## [Modeling code records]
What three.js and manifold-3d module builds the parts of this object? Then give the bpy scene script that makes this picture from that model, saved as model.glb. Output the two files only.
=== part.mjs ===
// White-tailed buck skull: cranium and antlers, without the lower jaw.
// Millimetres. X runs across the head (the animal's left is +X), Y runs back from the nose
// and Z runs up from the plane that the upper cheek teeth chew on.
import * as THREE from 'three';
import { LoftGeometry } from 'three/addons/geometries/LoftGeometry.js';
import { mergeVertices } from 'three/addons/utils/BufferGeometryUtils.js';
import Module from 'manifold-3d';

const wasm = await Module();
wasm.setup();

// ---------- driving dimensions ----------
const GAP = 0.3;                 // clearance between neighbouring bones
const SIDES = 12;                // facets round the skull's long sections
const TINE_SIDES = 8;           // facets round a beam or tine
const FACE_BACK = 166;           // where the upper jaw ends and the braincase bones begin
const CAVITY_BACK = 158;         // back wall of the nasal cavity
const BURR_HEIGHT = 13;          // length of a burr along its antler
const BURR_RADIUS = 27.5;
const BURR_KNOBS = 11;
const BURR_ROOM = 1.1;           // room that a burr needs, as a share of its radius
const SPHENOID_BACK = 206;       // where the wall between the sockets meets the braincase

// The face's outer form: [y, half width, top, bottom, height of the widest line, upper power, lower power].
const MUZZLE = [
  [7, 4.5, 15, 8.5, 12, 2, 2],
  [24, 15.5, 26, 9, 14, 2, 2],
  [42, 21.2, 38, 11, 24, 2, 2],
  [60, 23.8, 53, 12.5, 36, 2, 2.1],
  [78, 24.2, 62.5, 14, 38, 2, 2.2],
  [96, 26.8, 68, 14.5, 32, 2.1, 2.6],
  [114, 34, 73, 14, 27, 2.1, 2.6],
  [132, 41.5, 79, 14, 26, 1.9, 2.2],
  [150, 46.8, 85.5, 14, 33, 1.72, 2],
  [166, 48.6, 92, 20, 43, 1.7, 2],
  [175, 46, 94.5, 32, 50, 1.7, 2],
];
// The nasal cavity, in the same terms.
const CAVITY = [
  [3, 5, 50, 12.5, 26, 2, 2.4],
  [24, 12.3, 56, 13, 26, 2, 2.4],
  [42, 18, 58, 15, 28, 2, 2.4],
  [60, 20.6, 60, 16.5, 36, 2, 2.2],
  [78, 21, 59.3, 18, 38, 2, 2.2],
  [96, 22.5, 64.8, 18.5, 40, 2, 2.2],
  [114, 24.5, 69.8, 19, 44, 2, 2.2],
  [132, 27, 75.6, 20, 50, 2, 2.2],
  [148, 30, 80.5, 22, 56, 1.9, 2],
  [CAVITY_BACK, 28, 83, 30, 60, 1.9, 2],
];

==

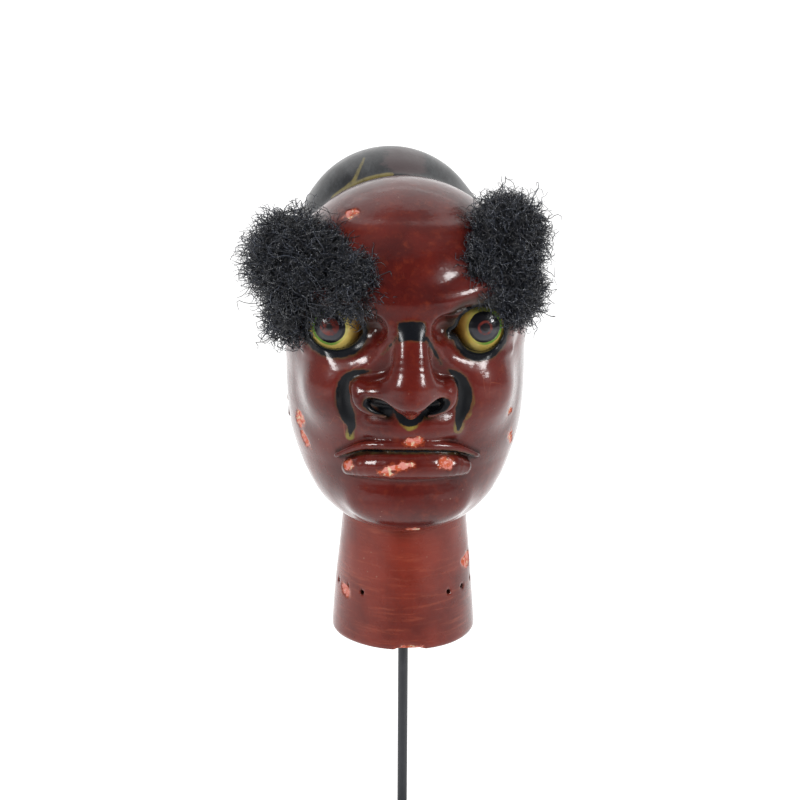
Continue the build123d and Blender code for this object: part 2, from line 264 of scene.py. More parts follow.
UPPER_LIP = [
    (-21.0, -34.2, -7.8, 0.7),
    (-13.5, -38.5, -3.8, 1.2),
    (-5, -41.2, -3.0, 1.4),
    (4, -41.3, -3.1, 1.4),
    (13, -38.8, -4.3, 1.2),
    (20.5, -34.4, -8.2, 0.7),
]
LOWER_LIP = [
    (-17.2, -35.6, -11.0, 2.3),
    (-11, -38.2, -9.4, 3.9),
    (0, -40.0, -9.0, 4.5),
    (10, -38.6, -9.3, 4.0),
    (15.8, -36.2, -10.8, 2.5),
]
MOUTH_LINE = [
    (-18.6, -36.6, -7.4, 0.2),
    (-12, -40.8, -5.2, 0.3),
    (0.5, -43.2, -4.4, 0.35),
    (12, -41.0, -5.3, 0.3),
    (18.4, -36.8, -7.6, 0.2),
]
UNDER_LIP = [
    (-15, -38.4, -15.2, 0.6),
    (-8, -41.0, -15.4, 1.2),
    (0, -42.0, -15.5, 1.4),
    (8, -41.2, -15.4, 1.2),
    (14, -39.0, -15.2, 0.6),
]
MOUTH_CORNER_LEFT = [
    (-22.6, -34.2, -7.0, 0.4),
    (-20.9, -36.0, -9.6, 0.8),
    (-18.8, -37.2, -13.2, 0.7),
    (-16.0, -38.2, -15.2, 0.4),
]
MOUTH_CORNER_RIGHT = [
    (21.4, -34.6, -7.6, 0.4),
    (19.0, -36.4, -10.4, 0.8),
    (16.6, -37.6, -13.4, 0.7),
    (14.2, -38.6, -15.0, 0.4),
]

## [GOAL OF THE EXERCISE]
Read the data above. Pull out each line in which the string "three" appears.

## [THE ANSWER]
What three.js and manifold-3d module builds the parts of this object? Then give the bpy scene script that makes this picture from that model, saved as model.glb. Output the two files only.
import * as THREE from 'three';
import { LoftGeometry } from 'three/addons/geometries/LoftGeometry.js';
import { mergeVertices } from 'three/addons/utils/BufferGeometryUtils.js';